Thanks to extra money from the state, they were able to check the area for the first time this year. The first to be checked for E. Coli was Park Lake, and the results are worrisome.

The testing began last week, part of those tests were to ensure water in lakes was within the water quality advisory limit for E. Coli levels in the state of Michigan, which is 300 per 100 milliliters. Liz Braddock, Environmental Health Director for the Mid-Michigan Health Dept., told News 10 that the diagnoses wasn’t good for one local lake.

Braddock said, “We had an average of 450 at Park Lake.”

Those levels put Bath Township’s Park Lake in the critical classification.

Braddock said, “And it was considered that we should possibly post it as a water advisory of the water quality in the lake.” The cause of the E. Coli in park lake is unknown, but the bacteria itself originates from feces. Dr. Shannon Briggs is a toxicologist for Michigan EGLE.

Briggs said, “E. Coli is used as an indicator of fecal contamination, which can come from humans, birds, cats, dogs, livestock, any kind of human waste or manure.”

Some residents like Loretta Johnson have swam there over the last few weeks, not feeling the symptoms and surprised about it.

“It was kind of mind blowing because there’s not just my family that goes, but our relatives join us there,” Johnson said. “There’s at least 25 to 30 of us that go.
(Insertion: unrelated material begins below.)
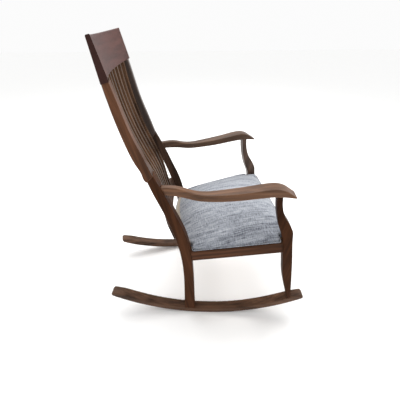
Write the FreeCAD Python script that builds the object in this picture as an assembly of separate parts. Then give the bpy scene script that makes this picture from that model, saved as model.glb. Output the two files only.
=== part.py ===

None of us have gotten sick. Usually with E. Coli and stuff like that, usually somebody is going to get sick.”

But it is common to get symptoms for young children, elderly, and those with compromised immune systems who are at the greatest risk.

Braddock said, “People may get sick, may have some gastrointestinal issues if they are swimming in waters that have a high E. Coli levels.”

The health department is in discussion with bath township that if the elevated E. Coli continues, they will consider closing the swimming area of the beach. But for now, it’s an advisory.

Braddock said, “We don’t know what it was. We hope, as we move through the season, the results will decrease and we will also remove the advisory and people can enjoy the lake again.”

The health department came back Wednesday and resampled to try to find the source of the DNA that has impacted the E.Coli levels.